Flood Safety Awareness Week

Flooding causes more property damage in the U.S. than any other weather-related event. It is a threat to life and property that can occur anywhere. On average, there are 89 fatalities and $8.3 billion in damages annually.

This year, National Flood Safety Awareness Week will take place March 15-21. The purpose of Flood Safety Awareness Week, according to NOAA and FEMA, is to encourage you to know your risks, take action, and be an example for others where you live.


Before a Flood

Sometimes floods develop slowly and forecasters can anticipate where a flood will happen days or weeks before it occurs. Oftentimes flash floods can occur within minutes and sometimes without any sign of rain. Being prepared can save your life and give you peace of mind.

  • Create an emergency plan in advance for your family.
  • Assemble an emergency survival kit with enough supplies for 3 days.
  • Know your risk. Flood insurance may be required or recommended for your property.
  • Keep tabs on the weather. An easy way is to sign up for weather notifications.
  • Alert others via texts and social media when a flood threat or other hazardous weather threat exists.
  • Prepare your home (check sump pump, install drain plugs or valves, sandbag, etc.)
  • Prepare your family and pets for potential evacuation.
  • Charge your essential electronics and try to have back up batteries on hand.
  • Leave if the threat of flooding seems likely.


During a Flood

During a flood, water levels and the rate the water is flowing can quickly change. Remain aware and monitor local radio and television outlets. Avoid flood waters at all costs and evacuate immediately when water starts to rise. Don’t wait until it’s too late!

  • Monitor local radio and television (including NOAA Weather Radio), internet and social media for information and updates.
  • Do not drive into flooded roadways or around a barricade. A vehicle caught in swiftly moving water can be swept away in a matter of seconds. Twelve inches of water can float a car or small SUV and 18 inches of water can carry away large vehicles. Turn Around, Don’t Drown!
  • Never walk through a flooded area. It only takes six inches of moving water to knock you off your feet.
  • Stay away from power lines and electrical wires. Electrical current can travel through water and can cause electrocution.
  • Don’t go into a basement, or any room, if water covers the electrical outlets or if cords are submerged.
  • If told to evacuate, do so immediately. Be sure to lock your home as you leave. If you have time, disconnect utilities and appliances.


After a Flood

When flood waters recede, the damage left behind can be devastating and present many dangers. Images of flood destruction depict destroyed homes and buildings, damaged possessions, and decimated roadways. However, what you can’t see can be just as dangerous. Floodwaters often become contaminated with sewage or chemicals. Gas leaks and live power lines can be deadly, but are not obvious at first glance.
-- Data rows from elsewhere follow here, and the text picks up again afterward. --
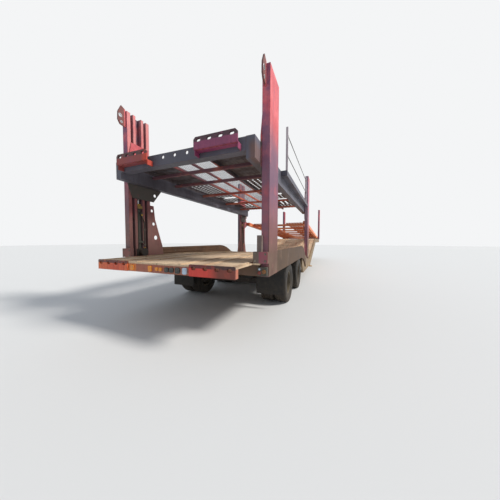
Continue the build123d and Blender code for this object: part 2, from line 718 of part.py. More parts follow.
def standing_barrel(which, foot):
    """A barrel that stands on a seat in a post's channel, with its head collar, port and clamp."""
    station = channel_centre(which)
    web = SIDE - POST_WEB
    port_top = BARREL_TOP - PORT_DROP
    barrel = bar_z(CYLINDER_X, station, foot, BARREL_TOP, BARREL_RADIUS)
    barrel += block(POST_INNER - 30, CYLINDER_X, station - 16, station + 16, port_top - 32, port_top)
    barrel += block(POST_INNER, web, station - 48, station + 48, BARREL_TOP - COLLAR_HEIGHT, BARREL_TOP)
    barrel += block(POST_INNER - 12, web, station - 52, station + 52, CLAMP_HEIGHT, CLAMP_HEIGHT + 36)
    barrel -= bar_z(CYLINDER_X, station, foot + BARREL_FOOT, BARREL_TOP, ROD_RADIUS + FIT)
    return barrel + channel_block(which, foot - SEAT, foot)


def lift_rods():
    """Rods of the rear deck's cylinders, up to the carriages' shoes."""
    pieces = []
    for which in ("rear", "mid"):
        rod = bar_z(CYLINDER_X, channel_centre(which), ROD_BOTTOM, SIDE_BEAM_BOTTOM, ROD_RADIUS)
        pieces += [rod, mirrored(rod)]
    return Compound(children=pieces)


WINCH_HEIGHT = DECK_HEIGHT + 75
WINCH_RADIUS = 58


def winches():
    """The small strap winch on the inner side of each rear post's foot."""
    station = POST_DEPTH / 2
    low, high = WINCH_HEIGHT - 60, WINCH_HEIGHT + 60
    body = prism_x(POST_INNER - 90, POST_INNER - 12, station, WINCH_HEIGHT, WINCH_RADIUS)
    body += block(POST_INNER - 12, POST_INNER, station - 90, station + 90, low, high)
    body += prism_x(POST_INNER - 100, POST_INNER - 90, station, WINCH_HEIGHT, WINCH_RADIUS + 14)
    return body


HANDRAIL_X = SIDE - 50
HANDRAIL_HALF = 18


def handrail_posts():
    pieces = []
    for station in RAIL_POSTS:
        stanchion = block(HANDRAIL_X - HANDRAIL_HALF, HANDRAIL_X + HANDRAIL_HALF, station - HANDRAIL_HALF,
                          station + HANDRAIL_HALF, UPPER_TOP, RAIL_TOP)
        base = block(HANDRAIL_X - 40, HANDRAIL_X + 40, station - 40, station + 40, UPPER_TOP, UPPER_TOP + 8)
        pieces.append(stanchion + base)
    return Compound(children=pieces)


def handrail_ropes():
    start, end = (station for station in RAIL_POSTS)
    pieces = []
    for z in ROPE_HEIGHTS:
        plane = Plane((HANDRAIL_X, at(start + HANDRAIL_HALF), z), x_dir=(1, 0, 0), z_dir=(0, 1, 0))
        pieces.append(extrude(plane * RegularPolygon(ROPE_RADIUS, 8), end - start - 2 * HANDRAIL_HALF))
    return Compound(children=pieces)


ARM_RUN = channel_centre("front") - PIVOT_STATION
PLATFORM_FALL = atan2(PIVOT_HEIGHT - ARM_HEIGHT, ARM_RUN)
ARM_REACH = ARM_RUN / cos(PLATFORM_FALL)
PLATFORM_LENGTH = ARM_REACH + PLATFORM_NOSE
ARM_RISE = ARM_REACH * (sin(radians(PLATFORM_TILT) - PLATFORM_FALL) + sin(PLATFORM_FALL))
PLATFORM_HALF = PLATFORM_DEPTH / 2


def on_platform(piece):
    """Lays a piece, drawn level ahead of the pivot, on the falling line of the platform."""
    return Pos(0, at(PIVOT_STATION), PIVOT_HEIGHT) * Rot(-degrees(PLATFORM_FALL), 0, 0) * piece


def level(x0, x1, y0, y1, z0, z1):
    """A box in the platform's own frame, whose origin is the pivot."""
    return Pos((x0 + x1) / 2, (y0 + y1) / 2, (z0 + z1) / 2) * Box(x1 - x0, y1 - y0, z1 - z0)


def platform_side_beam():
    """A side beam with the bore of the pivot and the slot that the lift's pin slides in."""
    beam = level(BEAM_INNER, BEAM_OUTER, -PLATFORM_HALF, PLATFORM_LENGTH, -PLATFORM_HALF, PLATFORM_HALF)
    beam -= Rot(0, 90, 0) * Cylinder(PIVOT_PIN_RADIUS + FIT, 2 * SIDE)
    play = ARM_PIN_RADIUS + 6
    beam -= level(BEAM_INNER, BEAM_OUTER, ARM_REACH - play - 25, ARM_REACH + play + 25, -play, play)
    return on_platform(beam)


PLATFORM_BAYS = 7


def platform_cross_members():
    """Cross members at even steps from the tracks' rear end to the platform's nose."""
    first = PLATFORM_TRACK_START + 30
    step = (PLATFORM_LENGTH - 40 - first) / PLATFORM_BAYS
    top = PLATFORM_HALF - PLATFORM_TRACK_DEPTH
    pieces = []
    for count in range(PLATFORM_BAYS + 1):
        place = first + count * step
        member = level(-BEAM_INNER, BEAM_INNER, place - 30, place + 30, -PLATFORM_HALF, top)
        pieces.append(on_platform(member))
    return Compound(children=pieces)


def platform_track():
    low = PLATFORM_HALF - PLATFORM_TRACK_DEPTH
    start, end = PLATFORM_TRACK_START, PLATFORM_LENGTH
    inner, outer = TRACK_INNER + TRACK_SHEET, TRACK_OUTER - TRACK_SHEET
    track = level(TRACK_INNER, TRACK_OUTER, start, end, low, PLATFORM_HALF)
    track -= level(inner, outer, start, end, low, PLATFORM_HALF - TRACK_SHEET)
    return on_platform(track)


HEAD_TOP = 40               # the rod head's reach above the pin
HEAD_BOTTOM = 36
HANGING_BARREL_BOTTOM = ARM_HEIGHT + HEAD_TOP + ARM_RISE + 20
HANGING_BARREL_TOP = POST_TOP - 60


def hanging_barrel():
    """A barrel that hangs from a seat in a front post, with its rod pointing down."""
    station = channel_centre("front")
    barrel = bar_z(CYLINDER_X, station, HANGING_BARREL_BOTTOM, HANGING_BARREL_TOP, BARREL_RADIUS)
    barrel -= bar_z(CYLINDER_X, station, HANGING_BARREL_BOTTOM, HANGING_BARREL_TOP - 60, ROD_RADIUS + FIT)
    return barrel + channel_block("front", HANGING_BARREL_TOP, POST_TOP)


def front_rods():
    """Rods of the front lift, each with a head and a pin that carries the platform."""
    station = channel_centre("front")
    inner = POST_INNER + 8
    outer = SIDE - POST_WEB - SLIDE_CLEARANCE
    low, high = ARM_HEIGHT - HEAD_BOTTOM, ARM_HEIGHT + HEAD_TOP
    rod = bar_z(CYLINDER_X, station, high - 10, HANGING_BARREL_BOTTOM + 100, ROD_RADIUS)
    head = block(inner, outer, station - 36, station + 36, low, high)
    whole = rod + head + bar_x(BEAM_INNER, inner, station, ARM_HEIGHT, ARM_PIN_RADIUS)
    return Compound(children=[whole, mirrored(whole)])


def lift_barrels():
    """The barrels of all six cylinders, closed at the foot, in the posts' channels."""
    pieces = [standing_barrel("rear", BAND_BOTTOM + SEAT), standing_barrel("mid", 790), hanging_barrel()]
    return Compound(children=pieces + [mirrored(piece) for piece in pieces])


def landing_leg():
    """An outer leg tube in a funnel bracket under the girder, the inner leg and its foot."""
    outer = GIRDER_INNER - FLANGE_WIDTH
    inner = outer - LEG_TUBE
    s0, s1 = LEG_STATION - LEG_TUBE / 2, LEG_STATION + LEG_TUBE / 2
    tube = block(inner, outer, s0, s1, LEG_KNEE, deck_z(s0, 2 * DECK_SHEET))
    leg = block(inner + 15, outer - 15, s0 + 15, s1 - 15, 20, LEG_KNEE)
    foot = block(inner - 70, outer + 70, s0 - 70, s1 + 70, 0, 20)
    rear, front = s0 - 110, s1 + 110
    knee = LEG_KNEE + 130
    bracket = side_plate([(rear, girder_underside(rear)), (front, girder_underside(front)), (s1 + 15, knee),
                          (s0 - 15, knee)], outer, outer + 12)
    return tube + leg + foot + bracket


def landing_shaft():
    inner = GIRDER_INNER - FLANGE_WIDTH - LEG_TUBE
    return prism_x(-inner, inner, LEG_STATION, SHAFT_HEIGHT, 18, 8)


FLAP_STATION = 1100


def mudflaps():
    flap = block(INNER_TYRE - TYRE_WIDTH / 2, TYRE_OUTER_FACE, FLAP_STATION - 4, FLAP_STATION + 4, 260,
                 deck_z(FLAP_STATION, DECK_SHEET))
    return Compound(children=[flap, mirrored(flap)])


TANK_RADIUS = 120
TANK_PLACE = 230
TANK_STATION = 3300
TANK_LENGTH = 700
TANK_HEIGHT = 600


def air_tank():
    """An air tank along the trailer, held to the inner rail by two straps."""
    centre = Pos(TANK_PLACE, at(TANK_STATION), TANK_HEIGHT)
    tank = centre * Rot(90, 0, 0) * Cylinder(TANK_RADIUS, TANK_LENGTH)
    top = TANK_HEIGHT + TANK_RADIUS
    for step in (-200, 200):
        station = TANK_STATION + step
        tank += block(TANK_PLACE, RAIL_INNER, station - 25, station + 25, top - 20, top)
    return tank


save_pair(rear_post(), "post_rear")
save_pair(mid_post(), "post_mid")
save_pair(front_post(), "post_front")
save_pair(girder(), "side_girder")
save_pair(fender_band(), "fender_band")
save(lower_deck(((DECK_REAR, -FOOT_REACH, TAIL_HALF_WIDTH), (-FOOT_REACH, POST_DEPTH, POST_INNER),
                 (POST_DEPTH, GIRDER_START, BAND_INNER))), "lower_deck_rear")
save(lower_deck(((GIRDER_START, RAMP_TOP, GIRDER_INNER),)), "lower_deck_well")
save(lower_deck(((RAMP_TOP, GIRDER_END, GIRDER_INNER),)), "gooseneck_deck")
save(chassis_frame(), "chassis_frame")
save(well_frame(), "well_cross_members")
save(gooseneck_frame(), "gooseneck_frame")
save(coupling_plate(), "coupling_plate")
save(kingpin(), "kingpin")
save(rear_beam(), "rear_beam")
save_both(hook_plate(*LOWER_PLATE), "lower_ramp_brackets")
save_both(tail_lamp(), "tail_lamps")
for colour in ("amber", "dark", "white"):
    save(markers(colour), f"tail_markers_{colour}")
save(valve_box(), "valve_box")
save_both(winches(), "strap_winches")
save(suspension(), "suspension_arms")
save(air_springs(), "air_springs")
save(mudflaps(), "mudflaps")
save_both(air_tank(), "air_tanks")
for name, station in AXLE_STATIONS.items():
    hub = Pos(0, at(station), TYRE_RADIUS)
    save(hub * axle(), f"axle_{name}")
    save_pair(hub * twin_tyres(), f"tyres_{name}")
    save_pair(hub * twin_rims(), f"wheel_{name}")
save_pair(upper_side_beam(), "upper_side_beam")
save_both(upper_track(), "upper_tracks")
save(upper_cross_members(), "upper_cross_members")
save(upper_rear_beam(), "upper_rear_beam")
save_both(upper_hook_plate(), "upper_ramp_brackets")
save(upper_mesh(), "upper_centre_mesh")
save(carriages(), "carriages")
save(lift_barrels(), "lift_barrels")
save(lift_rods(), "lift_rods")
save(handrail_posts(), "handrail_posts")
save(handrail_ropes(), "handrail_ropes")
save_pair(platform_side_beam(), "platform_side_beam")
save_both(platform_track(), "platform_tracks")
save(platform_cross_members(), "platform_cross_members")
save(front_rods(), "front_lift_rods")
save_pair(landing_leg(), "landing_leg")
save(landing_shaft(), "landing_shaft")
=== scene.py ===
from math import atan2, cos, pi, radians, sin

import bmesh
import bpy
from mathutils import Euler, Matrix, Vector


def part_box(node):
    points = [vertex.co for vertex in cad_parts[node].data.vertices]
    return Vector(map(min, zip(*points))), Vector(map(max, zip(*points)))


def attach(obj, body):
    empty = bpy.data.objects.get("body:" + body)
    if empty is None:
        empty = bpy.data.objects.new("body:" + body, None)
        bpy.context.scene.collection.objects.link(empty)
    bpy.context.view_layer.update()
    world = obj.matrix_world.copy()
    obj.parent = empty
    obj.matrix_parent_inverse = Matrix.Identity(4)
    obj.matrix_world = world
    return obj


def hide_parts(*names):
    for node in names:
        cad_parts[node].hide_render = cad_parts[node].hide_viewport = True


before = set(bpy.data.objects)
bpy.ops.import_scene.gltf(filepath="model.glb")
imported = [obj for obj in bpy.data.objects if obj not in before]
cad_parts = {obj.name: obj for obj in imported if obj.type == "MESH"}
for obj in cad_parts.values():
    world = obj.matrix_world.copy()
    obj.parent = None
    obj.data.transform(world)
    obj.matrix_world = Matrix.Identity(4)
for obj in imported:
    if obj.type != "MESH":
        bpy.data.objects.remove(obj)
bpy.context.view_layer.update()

MM = 0.001
BOTH = (-1, 1)              # the left and the right, as signs on X
REAR_POSTS = -6.090         # Y of the rear faces of the rear posts


def at(station):
    """Y of a station, in metres ahead of the rear posts."""
    return REAR_POSTS + station


# The camera stands behind the right rear corner, at chest height
EYE = Vector((1.977, at(-2.390), 1.238))
EYE_YAW = 21.8              # degrees to the left of the trailer's own line
EYE_PITCH = 2.67            # degrees below the horizon
EYE_ROLL = 0.22
FOCAL_PIXELS = 199.8        # of a picture 500 pixels wide
PICTURE_PIXELS = 500
SENSOR = 36.0


def in_scene(name, data):
    """A new object of the scene with this data."""
    item = bpy.data.objects.new(name, data)
    bpy.context.collection.objects.link(item)
    return item


def make_camera():
    data = bpy.data.cameras.new("camera")
    data.sensor_width = SENSOR
    data.lens = FOCAL_PIXELS / PICTURE_PIXELS * SENSOR
    data.clip_start, data.clip_end = 0.05, 200
    camera = in_scene("camera", data)
    camera.location = EYE
    aim = Euler((radians(90 - EYE_PITCH), 0, radians(EYE_YAW))).to_matrix()
    camera.rotation_euler = (aim @ Matrix.Rotation(radians(EYE_ROLL), 3, "Z")).to_euler()
    bpy.context.scene.camera = camera


make_camera()


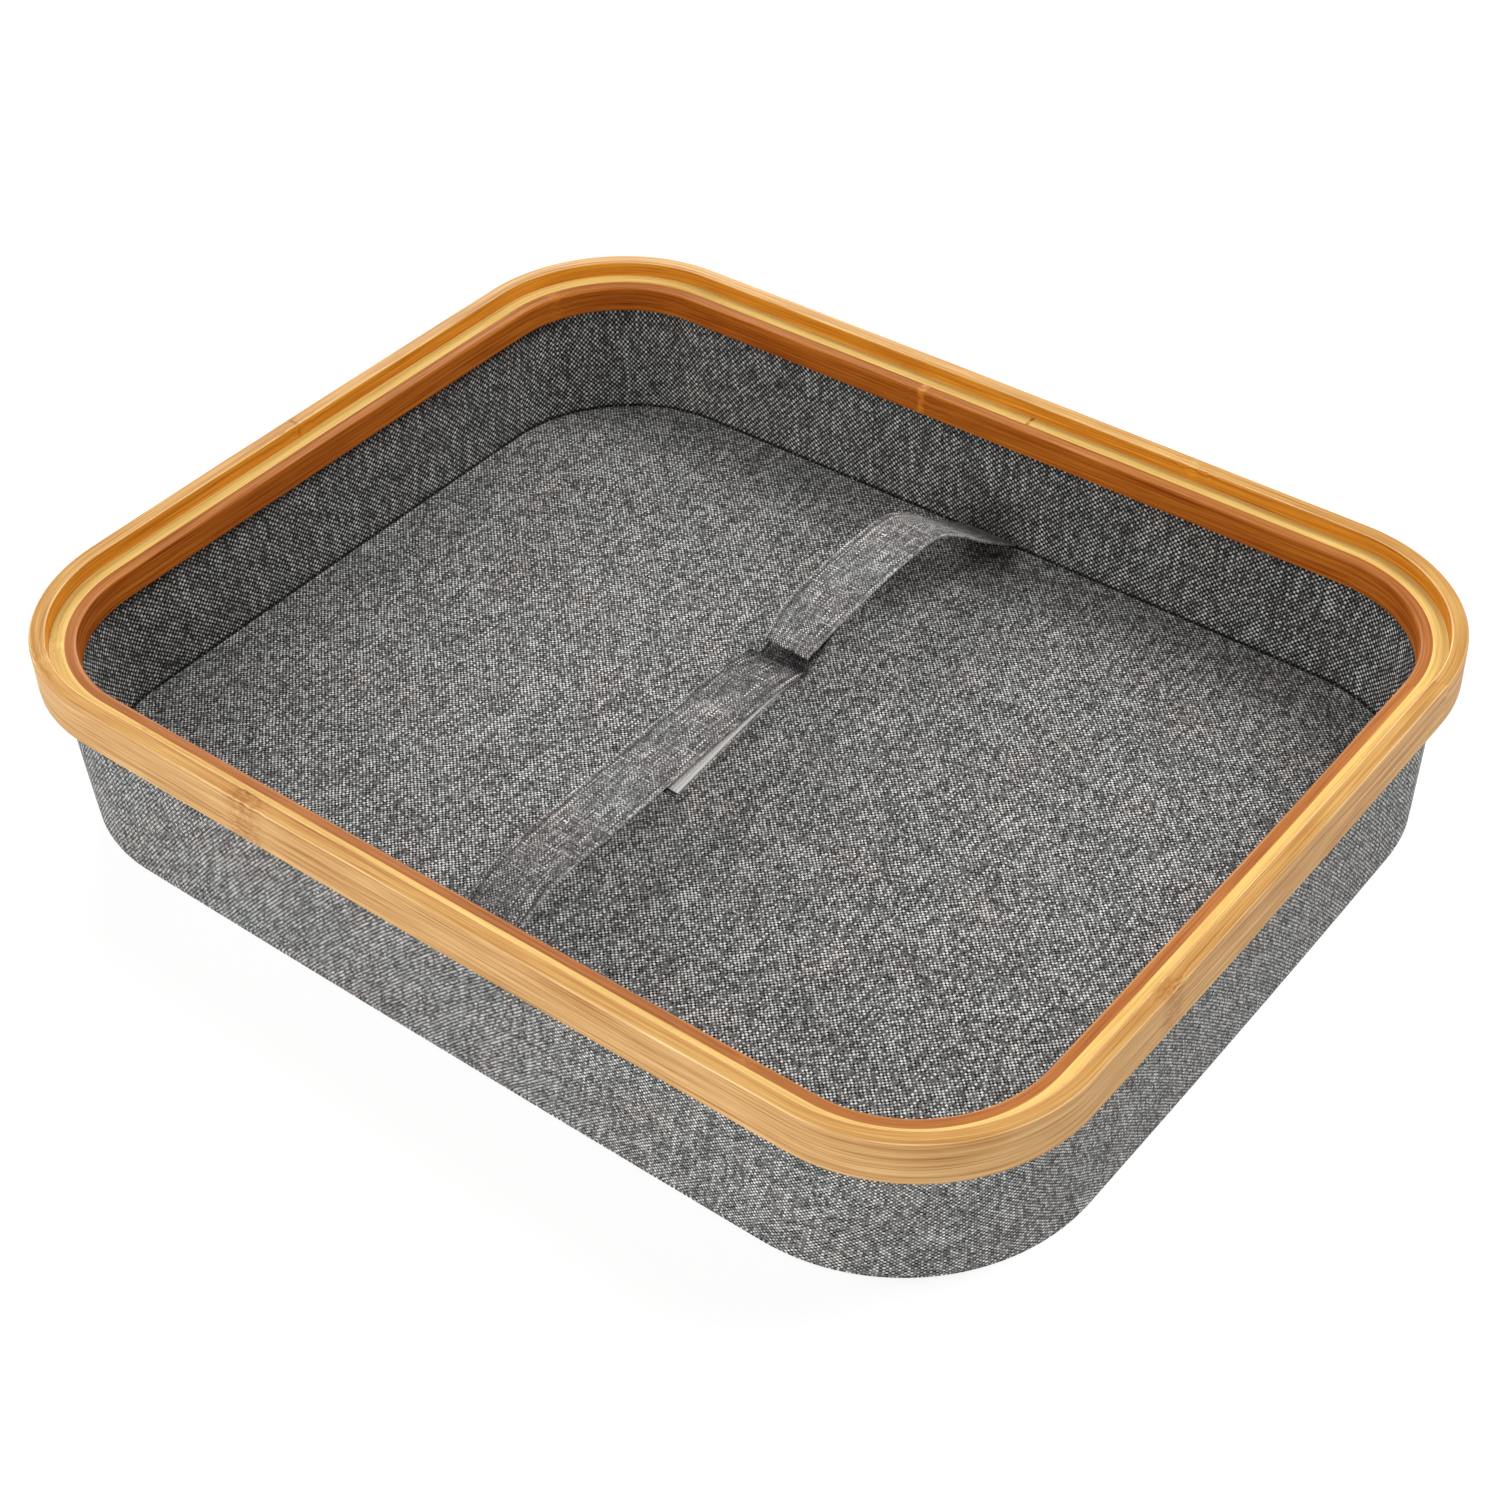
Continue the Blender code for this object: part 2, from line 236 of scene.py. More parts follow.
def outline(column, inset, height):
    """One point of the outline, drawn in by an inset, at a height."""
    quarter, share, in_corner = column
    x, y, radius = corner_at(quarter, height)
    angle = math.pi / 2 * (quarter + (share if in_corner else 1.0))
    x += (radius - inset) * math.cos(angle)
    y += (radius - inset) * math.sin(angle)
    if not in_corner:
        next_x, next_y, next_radius = corner_at(quarter + 1, height)
        bow = SIDE_BOW * (1 - (2 * share - 1) ** 2)
        x += (next_x + (next_radius - inset) * math.cos(angle) - x) * share + bow * math.cos(angle)
        y += (next_y + (next_radius - inset) * math.sin(angle) - y) * share + bow * math.sin(angle)
    return x, y, height


points = [Vector(outline(column, 0.0, HEIGHT)) for column in COLUMNS]
WAY = [0.0]
for here, ahead in zip(points, [*points[1:], points[0]]):
    WAY.append(WAY[-1] + (ahead - here).length)
print("the rim is", round(WAY[-1] * 1000), "mm round, in", len(COLUMNS), "columns")

# %% [markdown]
# ## From a section to a ring
# A hoop or a wall is one closed section carried round the outline. Its corners get real roundings,
# because a thin highlight on a rounded edge is what makes wood look like wood. The mesh has a UV
# map in metres: along the hoop, and round the section. It also stores how far each point of the
# section faces outward, upward or inward.

# %% Section and ring helpers
ROUND_STEPS = 6
# A stretch longer than SHORTEST_FILLED gets points, the first and last END_MARGIN from its ends, or
# END_SHARE of it where it is short. Edges sharper than SHARP_FROM degrees stay sharp
SHORTEST_FILLED, END_MARGIN, END_SHARE = 0.0008, 0.00025, 0.2
SHARP_FROM = 50


def rounded(corners):
    """A section with its square corners rounded: items are (inset, height, radius), in order round it."""
    made = []
    for i, (inset, height, radius) in enumerate(corners):
        here = Vector((inset, height))
        if not radius:
            made.append(here)
            continue
        back = (Vector(corners[i - 1][:2]) - here).normalized()
        ahead = (Vector(corners[(i + 1) % len(corners)][:2]) - here).normalized()
        for step in range(ROUND_STEPS + 1):
            angle = math.pi / 2 * step / ROUND_STEPS
            made.append(here + back * radius * (1 - math.sin(angle)) + ahead * radius * (1 - math.cos(angle)))
    return made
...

  • Let your family and close friends know that you’re okay so they can help spread the word. Register with or search the American Red Cross’s Safe and Well listings.
  • Do not enter a flood damaged home or building until you’re given the all clear by authorities.
  • Avoid standing floodwater as it could hide dangers including toxins and chemicals.
  • Ensure water is safe to drink, cook or clean with after a flood. Oftentimes a boil water order is put in place following a flood.
  • If you need assistance, take advantage of your local disaster relief services.
  • Contact your insurance agent as soon as possible to discuss the damage done to your property.